- _Task_
Quote every line from the top of the listing down to and including the line that contains "from FreeCAD import Vector".

- _Collected data_
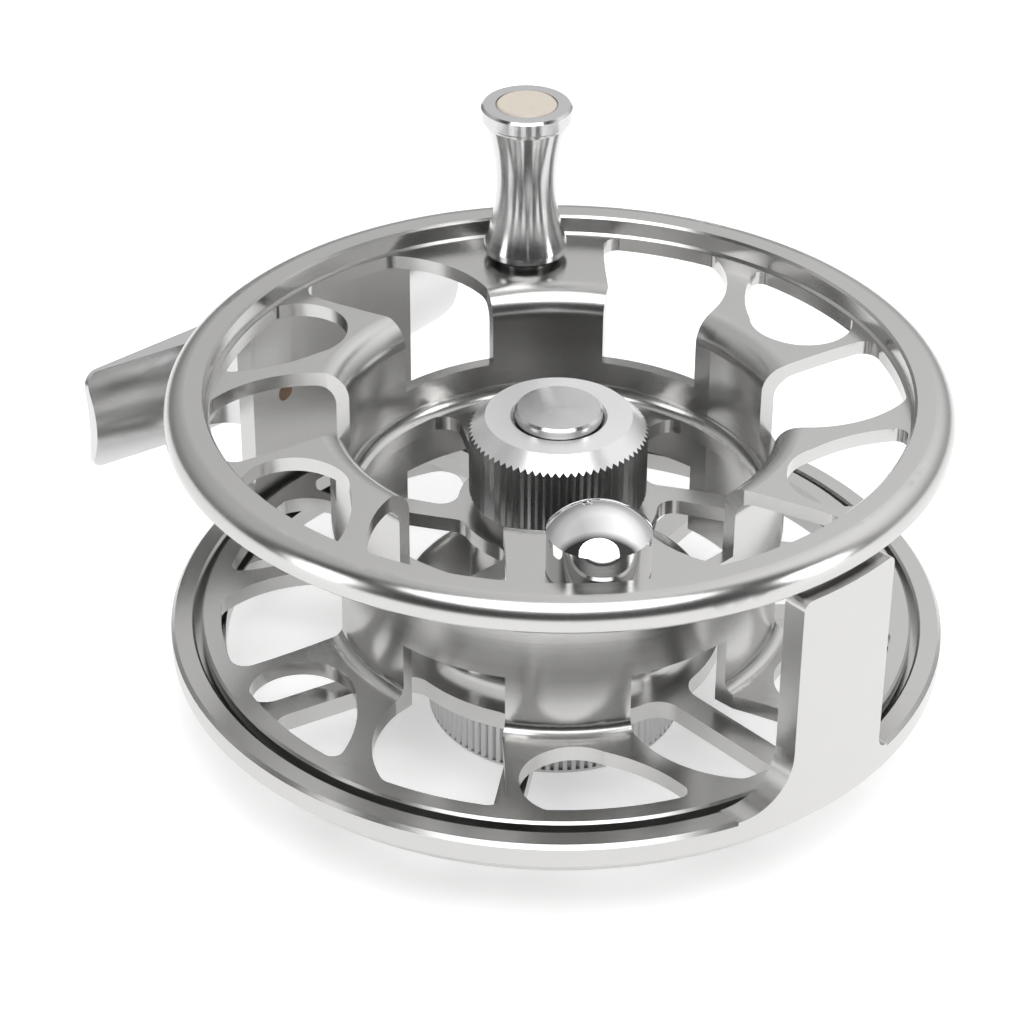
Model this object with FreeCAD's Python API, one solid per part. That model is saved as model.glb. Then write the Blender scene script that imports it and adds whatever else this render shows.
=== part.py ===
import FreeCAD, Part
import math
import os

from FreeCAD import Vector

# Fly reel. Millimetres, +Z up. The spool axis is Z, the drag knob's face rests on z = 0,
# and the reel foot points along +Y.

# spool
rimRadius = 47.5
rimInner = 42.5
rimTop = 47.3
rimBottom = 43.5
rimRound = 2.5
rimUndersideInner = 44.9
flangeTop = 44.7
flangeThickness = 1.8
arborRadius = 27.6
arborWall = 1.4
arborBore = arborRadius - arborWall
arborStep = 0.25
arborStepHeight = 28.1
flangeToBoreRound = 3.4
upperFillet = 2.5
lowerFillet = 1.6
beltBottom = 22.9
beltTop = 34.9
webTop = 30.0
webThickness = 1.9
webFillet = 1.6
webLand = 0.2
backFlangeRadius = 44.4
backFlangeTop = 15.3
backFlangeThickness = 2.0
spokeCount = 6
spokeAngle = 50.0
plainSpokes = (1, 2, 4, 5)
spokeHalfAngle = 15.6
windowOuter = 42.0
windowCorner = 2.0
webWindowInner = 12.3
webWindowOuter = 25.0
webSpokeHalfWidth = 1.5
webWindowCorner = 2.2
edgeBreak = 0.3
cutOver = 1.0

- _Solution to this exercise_
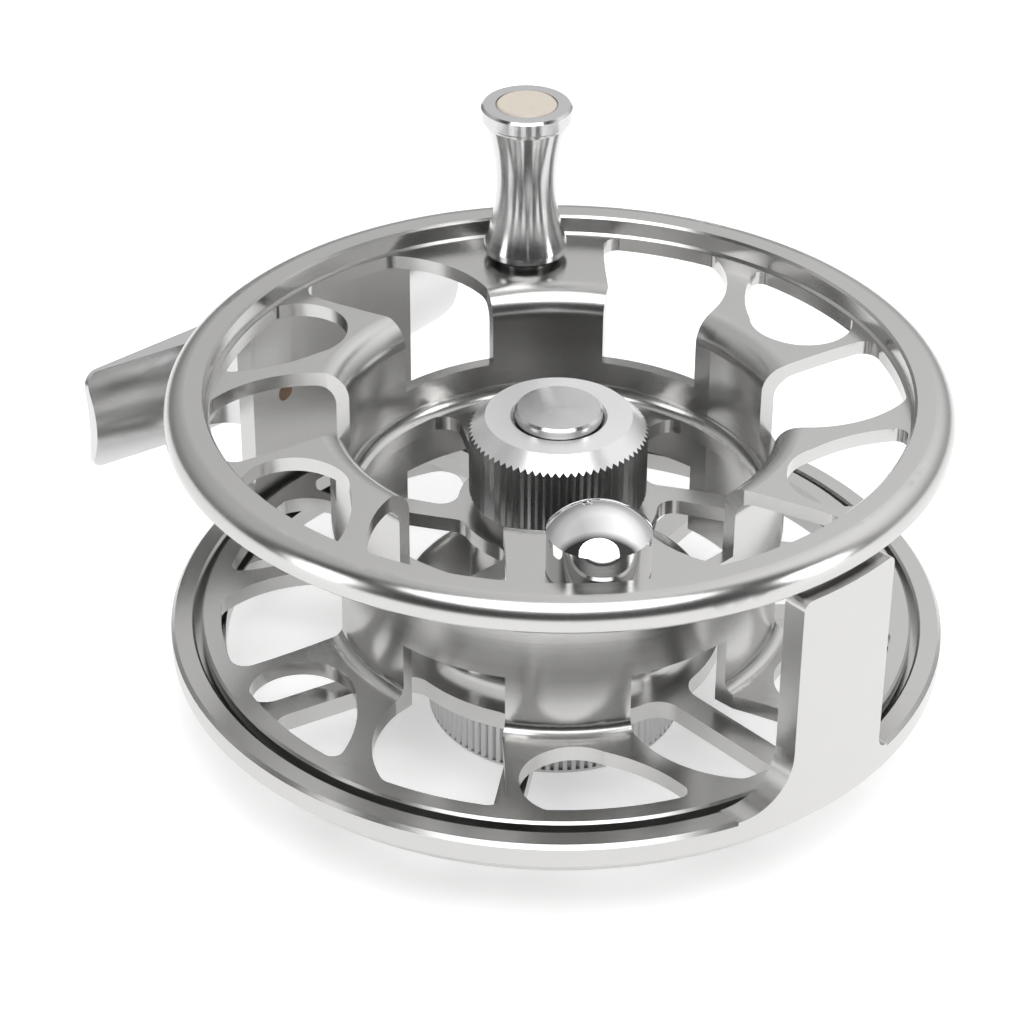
Model this object with FreeCAD's Python API, one solid per part. That model is saved as model.glb. Then write the Blender scene script that imports it and adds whatever else this render shows.
=== part.py ===
import FreeCAD, Part
import math
import os

from FreeCAD import Vector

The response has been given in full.